Figure 1.1 The SEP model

Parts 2 and 3 of the book are interlinked and attempt to show the Triple Lens of Sustainability in action. Each of the five elements of the SEP framework—MOVE, RECOVER, FOCUS, FUEL, and TRAIN—has a dedicated chapter showing how individuals may improve their own awareness of the key factors necessary for health, well-being, and performance—and think about change. These five chapters make up Part 2. Each is followed by a broader treatment of the concepts on an organizational and/or societal level—a further five chapters which make up Part 3. We therefore switch among the individual, organizational, and societal, each of the three levels of the Triple Lens of Sustainability—a concept that we develop throughout the book.

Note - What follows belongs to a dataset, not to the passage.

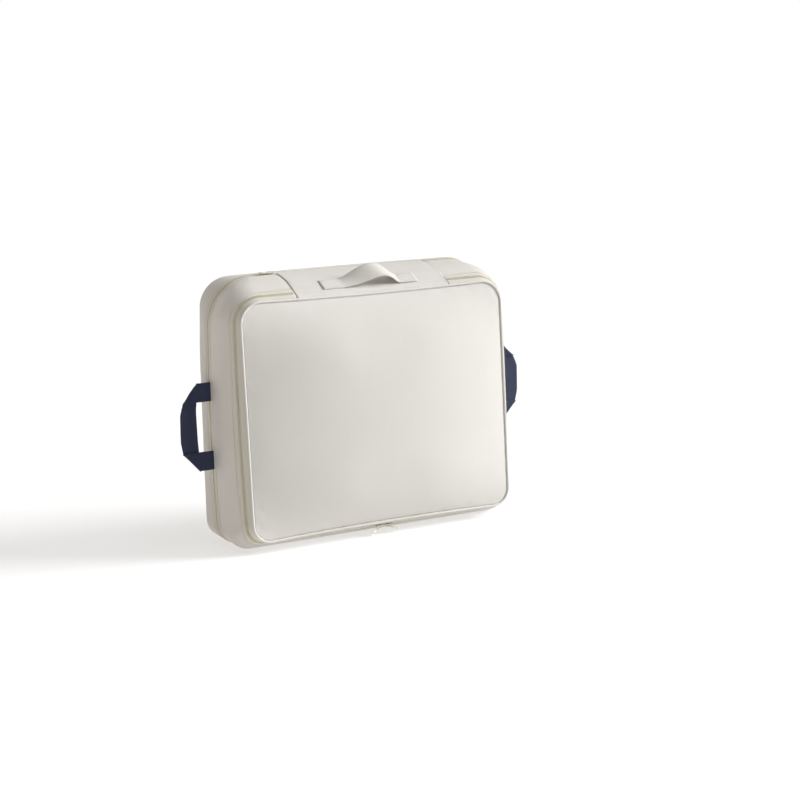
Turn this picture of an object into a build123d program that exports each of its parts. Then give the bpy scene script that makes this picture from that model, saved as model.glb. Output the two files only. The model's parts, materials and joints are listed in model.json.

Pierre de Coubertin was an incredible visionary, and like many with vision, he perhaps suffered for being ahead of his time. The arts competitions were not sustainable without his drive and doggedness. They would continue until Zatopek’s Helsinki Games of 1952 before disappearing altogether.16 Having poured so much energy, not to mention financial resources, into the Olympic movement over the greater part of his life, he would suffer from financial difficulties, ill health, and to some extent, disenfranchisement with the IOC before his death in 1938. One may only imagine his despair in observing his final Games. In 1936, Berlin was used as a political pawn, contrary to his founding aim as a vehicle of peace between nations. Then again, perhaps a flicker of optimism would have burned bright after watching how sporting performance, and in particular that of a certain Mr. Owens, would show the way—the simplicity of a sporting event showing the complexity of sport, and also the value for a better governance of oneself, to become, just like the Ancient Greeks, stronger, faster, and smarter.